# Given problem
Determine the number of lines where "this" occurs and reply with that number by itself.

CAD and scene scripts
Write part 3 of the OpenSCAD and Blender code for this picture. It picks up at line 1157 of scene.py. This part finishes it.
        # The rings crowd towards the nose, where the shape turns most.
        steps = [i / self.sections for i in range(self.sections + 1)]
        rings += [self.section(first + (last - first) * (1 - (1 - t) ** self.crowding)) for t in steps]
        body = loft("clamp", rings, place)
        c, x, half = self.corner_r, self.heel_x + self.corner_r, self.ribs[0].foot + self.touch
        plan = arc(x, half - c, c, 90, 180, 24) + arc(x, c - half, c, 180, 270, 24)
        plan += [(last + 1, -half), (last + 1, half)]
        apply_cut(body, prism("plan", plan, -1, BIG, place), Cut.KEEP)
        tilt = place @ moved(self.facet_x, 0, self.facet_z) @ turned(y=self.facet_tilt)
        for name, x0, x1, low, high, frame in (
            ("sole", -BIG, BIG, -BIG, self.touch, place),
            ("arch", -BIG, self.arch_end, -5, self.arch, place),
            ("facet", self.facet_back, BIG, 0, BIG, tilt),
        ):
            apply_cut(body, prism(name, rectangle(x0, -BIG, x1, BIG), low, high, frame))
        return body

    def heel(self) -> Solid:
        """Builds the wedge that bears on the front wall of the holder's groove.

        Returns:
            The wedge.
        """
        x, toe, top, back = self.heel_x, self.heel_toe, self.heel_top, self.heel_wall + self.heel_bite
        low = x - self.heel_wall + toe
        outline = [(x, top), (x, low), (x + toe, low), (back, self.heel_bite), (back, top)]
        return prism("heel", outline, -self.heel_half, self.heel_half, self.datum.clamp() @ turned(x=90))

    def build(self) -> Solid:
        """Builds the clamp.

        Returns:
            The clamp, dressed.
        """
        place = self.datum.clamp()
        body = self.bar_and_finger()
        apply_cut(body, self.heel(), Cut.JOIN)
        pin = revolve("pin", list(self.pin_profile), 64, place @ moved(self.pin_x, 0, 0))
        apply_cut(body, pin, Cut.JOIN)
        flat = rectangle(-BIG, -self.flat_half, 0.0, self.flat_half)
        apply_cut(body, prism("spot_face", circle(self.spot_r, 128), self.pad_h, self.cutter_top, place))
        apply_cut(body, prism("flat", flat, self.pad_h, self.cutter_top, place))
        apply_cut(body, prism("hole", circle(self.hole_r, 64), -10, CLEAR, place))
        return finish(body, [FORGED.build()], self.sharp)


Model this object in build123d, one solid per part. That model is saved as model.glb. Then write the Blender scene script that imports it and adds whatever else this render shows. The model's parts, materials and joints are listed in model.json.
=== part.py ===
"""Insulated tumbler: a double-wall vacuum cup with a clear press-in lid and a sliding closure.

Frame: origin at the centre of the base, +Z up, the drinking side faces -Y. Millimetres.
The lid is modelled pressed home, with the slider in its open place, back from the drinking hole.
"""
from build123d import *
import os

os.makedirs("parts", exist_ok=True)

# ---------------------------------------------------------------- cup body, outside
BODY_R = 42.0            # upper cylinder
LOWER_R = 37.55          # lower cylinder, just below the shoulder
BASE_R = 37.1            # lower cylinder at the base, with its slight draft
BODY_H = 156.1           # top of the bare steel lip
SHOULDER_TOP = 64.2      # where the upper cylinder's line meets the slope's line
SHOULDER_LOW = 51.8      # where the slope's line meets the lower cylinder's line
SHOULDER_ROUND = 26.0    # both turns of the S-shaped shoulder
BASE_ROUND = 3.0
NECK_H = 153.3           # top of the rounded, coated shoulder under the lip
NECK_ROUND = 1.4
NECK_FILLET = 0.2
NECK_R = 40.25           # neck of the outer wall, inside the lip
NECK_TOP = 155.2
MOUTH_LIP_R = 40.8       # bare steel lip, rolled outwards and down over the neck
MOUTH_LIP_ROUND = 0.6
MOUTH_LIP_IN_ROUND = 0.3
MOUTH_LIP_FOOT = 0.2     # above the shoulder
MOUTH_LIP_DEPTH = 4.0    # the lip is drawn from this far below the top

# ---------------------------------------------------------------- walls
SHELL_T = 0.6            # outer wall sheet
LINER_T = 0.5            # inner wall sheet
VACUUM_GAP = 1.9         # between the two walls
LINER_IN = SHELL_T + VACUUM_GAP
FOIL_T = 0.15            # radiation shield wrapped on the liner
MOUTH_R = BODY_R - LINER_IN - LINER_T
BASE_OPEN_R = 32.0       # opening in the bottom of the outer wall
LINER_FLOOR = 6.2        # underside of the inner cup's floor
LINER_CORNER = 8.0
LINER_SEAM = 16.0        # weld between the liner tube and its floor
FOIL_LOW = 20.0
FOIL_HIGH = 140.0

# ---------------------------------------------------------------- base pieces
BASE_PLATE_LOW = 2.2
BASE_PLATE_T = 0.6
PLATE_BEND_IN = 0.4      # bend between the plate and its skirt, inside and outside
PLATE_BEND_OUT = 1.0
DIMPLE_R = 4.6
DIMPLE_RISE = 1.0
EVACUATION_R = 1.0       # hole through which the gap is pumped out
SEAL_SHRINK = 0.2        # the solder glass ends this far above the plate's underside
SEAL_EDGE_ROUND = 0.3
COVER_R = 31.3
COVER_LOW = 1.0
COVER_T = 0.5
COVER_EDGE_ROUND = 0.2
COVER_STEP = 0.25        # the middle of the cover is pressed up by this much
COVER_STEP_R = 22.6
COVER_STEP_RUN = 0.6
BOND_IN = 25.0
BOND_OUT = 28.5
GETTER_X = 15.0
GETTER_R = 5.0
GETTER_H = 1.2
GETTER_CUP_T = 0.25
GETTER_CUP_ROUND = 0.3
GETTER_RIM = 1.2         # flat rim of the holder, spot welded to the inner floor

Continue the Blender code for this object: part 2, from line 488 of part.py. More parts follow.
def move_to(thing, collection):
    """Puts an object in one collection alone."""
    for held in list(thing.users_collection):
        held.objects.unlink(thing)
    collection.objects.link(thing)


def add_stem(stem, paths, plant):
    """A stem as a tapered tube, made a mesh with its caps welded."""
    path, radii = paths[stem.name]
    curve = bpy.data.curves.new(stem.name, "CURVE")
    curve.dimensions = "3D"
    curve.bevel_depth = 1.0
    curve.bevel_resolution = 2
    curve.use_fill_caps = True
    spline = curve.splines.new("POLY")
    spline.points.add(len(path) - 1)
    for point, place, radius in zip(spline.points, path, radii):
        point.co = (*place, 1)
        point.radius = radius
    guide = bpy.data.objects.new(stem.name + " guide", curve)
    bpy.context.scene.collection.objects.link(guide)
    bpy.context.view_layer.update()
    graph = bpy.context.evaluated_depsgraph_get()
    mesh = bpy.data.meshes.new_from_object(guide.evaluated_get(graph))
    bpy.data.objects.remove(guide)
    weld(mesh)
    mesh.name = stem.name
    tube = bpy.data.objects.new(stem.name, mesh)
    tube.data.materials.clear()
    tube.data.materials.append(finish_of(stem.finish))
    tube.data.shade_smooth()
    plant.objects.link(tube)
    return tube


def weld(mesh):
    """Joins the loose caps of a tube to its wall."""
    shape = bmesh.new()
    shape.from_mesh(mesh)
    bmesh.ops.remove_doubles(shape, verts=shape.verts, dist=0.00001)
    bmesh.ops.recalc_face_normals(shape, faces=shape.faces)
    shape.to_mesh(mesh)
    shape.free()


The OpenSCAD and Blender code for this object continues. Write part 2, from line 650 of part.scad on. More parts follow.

# Exercise output
7